Yet the US has been, for far too long, fatally ambivalent about war crimes. Its own history of moral evasiveness threatens to make the accusation that Putin and his forces have committed them systematically in Ukraine seem more like a useful weapon against an enemy than an assertion of universal principle. It also undermines the very institution that might eventually bring Putin and his subordinates to justice: the International Criminal Court (ICC).

There have long been two ways of thinking about the prosecution of war crimes. One is that it is a universal duty. Since human beings have equal rights, violations of those rights must be prosecuted regardless of the nationality or political persuasion of the perpetrators. The other is that the right to identify individuals as war criminals and punish them for their deeds is really just one of the spoils of victory. It is the winner’s prerogative—a political choice rather than a moral imperative.

Even during World War II, and in the midst of a learned discussion about what to do with the Nazi leadership after the war, the American Society of International Law heard from Charles Warren, a former US assistant attorney general and a Pulitzer Prize–winning historian of the Supreme Court, that “the right to punish [war criminals] is not a right conferred upon victorious belligerents by international law, but it flows from the fact of victory.” Warren quoted with approval another eminent American authority, James Wilford Garner, who had written that “it is simply a question of policy and expediency, to be exercised by the victorious belligerent or not.” “In other words,” Warren added, “the question is purely political and military; it should not be treated as a judicial one or as arising from international law.” As the Polish lawyer Manfred Lachs, whose Jewish family had been murdered by the Nazis, wrote in 1945, this idea that the prosecution of war crimes is “a matter of political expediency” would make international law “the servant of politics” and “a flexible instrument in the hands of politicians.”

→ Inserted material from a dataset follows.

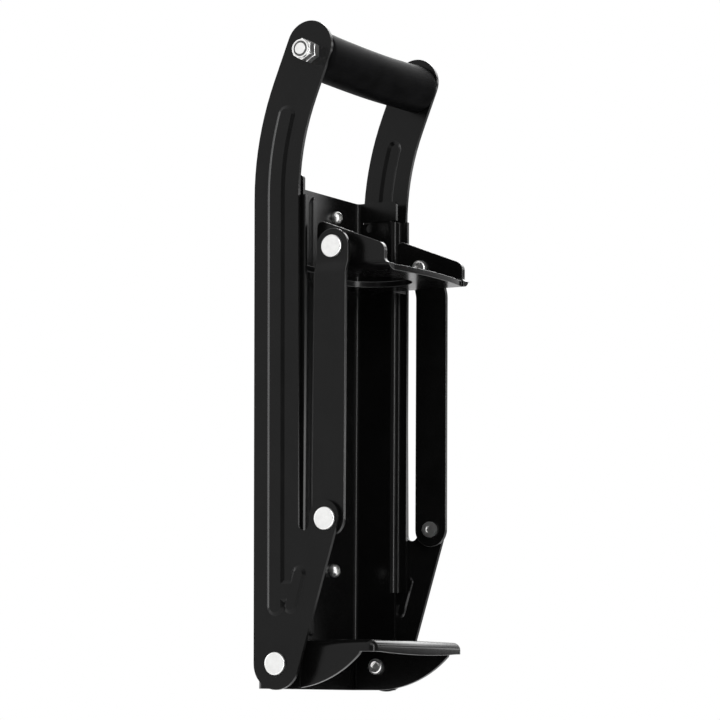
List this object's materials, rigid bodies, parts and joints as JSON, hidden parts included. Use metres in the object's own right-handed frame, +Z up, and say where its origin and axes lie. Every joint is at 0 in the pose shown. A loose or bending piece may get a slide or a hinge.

It is hard to overstate how important it is that the war crimes that have undoubtedly been committed already in Ukraine—and the ones that are grimly certain to be inflicted on innocent people in the coming weeks and months—not be understood as “a flexible instrument in the hands of politicians.” They must not be either shaped around or held hostage by “policy and expediency.” This is a question of justice. Those who have been murdered, tortured, and raped matter as individuals, not as mere exemplars of Putin’s barbarity. The desire to prosecute their killers and abusers stems from the imperative to honor that individuality, to restore insofar as is possible the dignity that was stolen by violence.

But it is also, as it happens, a question of effectiveness. If accusations of Russian war crimes are seen to be instrumental rather than principled, they will dissolve into “whataboutism”: Yes, Putin is terrible, but what about… Instead of seeing a clean distinction between the Western democracies and Russia, much of the world will take refuge in a comfortable relativism. If war crimes are not universal violations, they are merely fingers that can point only in one direction—at whomever we happen to be in conflict with right now. And never, of course, at ourselves.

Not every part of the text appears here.